As of Dec. 2013 Bitcoin mining was a $15 million a day enterprise and so it is likely the cost of producing a block chain from scratch exceeds any perceived benefits of acquiring “all the bitcoins” which quickly have zero value once everyone realizes what you have done and loses all trust in Bitcoin because of your dastardly deed.
This last point brings up a central assumption that guides the rest of the post: we are only concerned about a rational attacker whose sole motive is financial profit.
Assertion 2: Rational Bitcoin Attackers want to see Bitcoin succeed
Thus, besides what you can’t do, there are also things you would not do if you were a rational attacker. The first is that you would not want to execute an attack where you owned all bitcoins.
The important insight here is that as an attacker, you absolutely NEED other people to see the value in Bitcoin and because of this you actually would not want to start an entirely new block chain where you owned all the money or where you pissed any significant number of people off. People would stop trusting Bitcoin, they would evacuate the building and all your hard earned “money” is now worthless (as in worth $0).
As an aside Paul Krugman sees the intrinsic worthlessness of a bitcoin as a flaw, but here we see it shine through as a strength. The value of a bitcoin being wrapped up in the network actually makes it more resilient in the face of a 51% attack!
Thus, we see that Bitcoin attacks are, in principle, biased towards isolated and infrequent enough incidents that are unlikely to cause an overall crash of the bitcoin price.
Since we shouldn’t worry about the entire Blockchain being recreated then we mostly just need to worry about a 51%er messing with the blockchain from the end of the current block or a few blocks in the past which maybe aren’t fully confirmed by the network and maybe aren’t before any of our checkpoints.
At this point we have the basis for understanding what a 51%er can and cannot do. So let’s put it all together.
What attackers cannot do:
1.) Attackers cannot impersonate others since they’d actually need to steal your keys and so they can’t fake transactions from you to them. They can’t steal money by impersonation and so the only way they could steal a tonne of money is to fake the blockchain and create coins from thin air…but..
2) Attackers can not fake the blockchain beyond a few blocks earlier than the latest block in the longest chain
What attackers can do
1) Attackers can create fake blocks starting from the tail end of the blockchain which allow them to double spend i.e spend bitcoins claim they never spent them and then spend them again.

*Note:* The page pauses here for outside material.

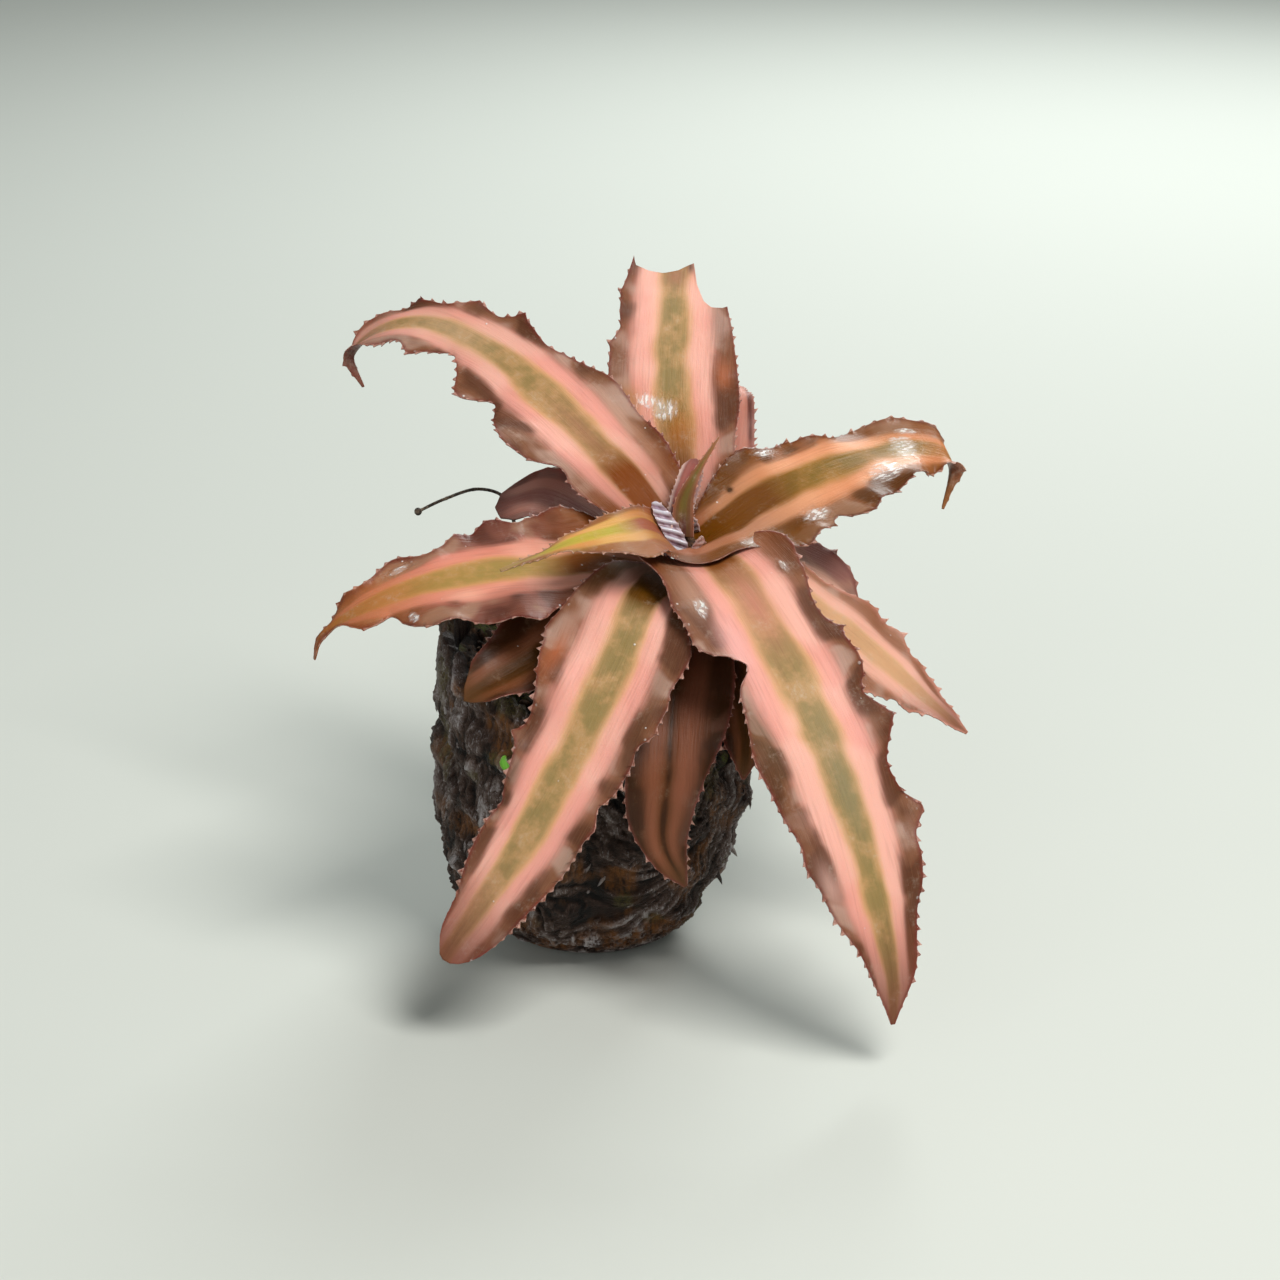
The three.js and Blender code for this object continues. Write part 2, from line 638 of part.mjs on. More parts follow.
addPiece('bark_pot', potGeometry(), 'bark');
addPiece('growing_mix', mixGeometry(), 'mix');
addPiece('stem', stemGeometry(), 'stem');
addPiece('wiry_stalk', stalkGeometry(), 'stalk');
for (const leaf of LEAVES) {
  addPiece(leaf.name, bladeGeometry(leaf), leaf.tint);
}

export default plant;
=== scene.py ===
"""Looks of an earth star plant in a rough bark pot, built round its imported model.

Blender works in metres in the model's own frame: +Z up, the front of the plant towards -Y, the origin
in the middle of the small flat spot that the pot rests on. The classes below hold their sizes in
millimetres, as a grower would measure them, and a mesh is turned into metres when it is made.
"""

import itertools
import logging
from dataclasses import dataclass, replace
from enum import Enum, IntEnum
from functools import cache
from typing import Iterable, Optional, Sequence, Union

import bpy
import numpy as np
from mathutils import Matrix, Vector


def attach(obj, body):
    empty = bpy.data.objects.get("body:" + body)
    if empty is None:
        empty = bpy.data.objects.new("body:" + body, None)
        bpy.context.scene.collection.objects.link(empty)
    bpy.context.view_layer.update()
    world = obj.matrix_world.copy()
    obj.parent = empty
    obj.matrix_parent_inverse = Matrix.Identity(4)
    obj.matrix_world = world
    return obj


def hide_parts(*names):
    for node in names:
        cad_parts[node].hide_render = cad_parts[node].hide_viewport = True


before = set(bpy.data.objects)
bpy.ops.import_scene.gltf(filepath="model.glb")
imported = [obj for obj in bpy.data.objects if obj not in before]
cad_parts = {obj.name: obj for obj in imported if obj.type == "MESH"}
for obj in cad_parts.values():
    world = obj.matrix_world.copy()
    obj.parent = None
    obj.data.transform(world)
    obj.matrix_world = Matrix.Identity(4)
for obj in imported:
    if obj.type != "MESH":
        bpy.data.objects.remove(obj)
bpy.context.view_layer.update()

LOG = logging.getLogger("earth_star")
METRE_PER_MM = 0.001
MM_PER_CM = 10.0

# Large primes that mix the bits of a cell's place, and the largest number that is kept of them
HASH_PRIMES = (73856093, 19349663, 83492791)
HASH_SEED_PRIME = 2654435761
HASH_LAST_PRIME = 1274126177
HASH_TOP = 65535

# Added to every cell place, so that none is below 0
CELL_SHIFT = 4096.0

Triple = tuple[float, float, float]
Array = np.ndarray
Socket = bpy.types.NodeSocket
Piece = bpy.types.Object


class Slot(str, Enum):
    """Material slots of the record that the pieces take their finish from."""

    LEAF = "leaf"
    YOUNG_LEAF = "young_leaf"
    SHADED_LEAF = "shaded_leaf"
    DARK_LEAF = "dark_leaf"
    BARK = "bark"
    MIX = "mix"
    STEM = "stem"
    STALK = "stalk"
    SPROUT = "sprout"


class Seed(IntEnum):
    """Which field of random numbers a form, a growth or a scatter takes."""

    FLAKES = 7
    FRILL = 11
    FINE_FRILL = 12
    CHIPS = 17
    SHEATH_WRINKLES = 21
    SHEATH_SWELLS = 22
    RIM_SPLINTERS = 41
    RIM_HEIGHTS = 42
    BARK_BENDS = 51
    BARK_FIBRES = 54
    BARK_PLATES = 55
    BARK_GRIT = 56
    BARK_CRACKS = 57
    BARK_SCALES = 58
    BARK_SMALL_SCALES = 59
    STAIN = 61
    MOSS = 63
    FOOT_LUMPS = 65
    FOOT_SCALES = 66
    STEM_FIBRES = 71
    STALK_GRAIN = 81
    MIX_CRUMBS = 91
    MIX_FINE_CRUMBS = 92
    MIX_MOSS = 93
    MIX_STAIN = 94
    TEETH = 100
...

To pull this off, an attacker could send bitcoins to an exchange, get dollars back and then just build a longer blockchain that doesn’t contain the transaction they just made so that they ultimately still have the bitcoin they spent.
2) The other class of things they can do is related to the fact that they now essentially control mining on the network. So they can mess with all of the parts of the Bitcoin system that work because of mining. Specifically, they can:
i) make all of the newly mined bitcoins for themselves
ii) refuse to verify arbitrary transactions and cause processing/confirmation delays or even grind the entire network to a halt
iii) crank up average transaction fees on the entire network by deciding not to verify a transaction if a certain amount isn’t sent in fees.
This brings us to the end of our analysis. It’s great that we come to the same conclusions as the experts but it’s nice to be able to think through things from first principles. The conclusion is that 51% attacks could raise mining fees, cause unwanted processing delays and could result in double spending. However, these threats are greatly diminished both by the costs associated with carrying out truly destructive actions and the idea that a profit driven person who owns a majority of the network actually gains nothing from destroying it. Since attackers benefit more if the Bitcoin network flourishes over the long term they are actually incentivized to keep it alive.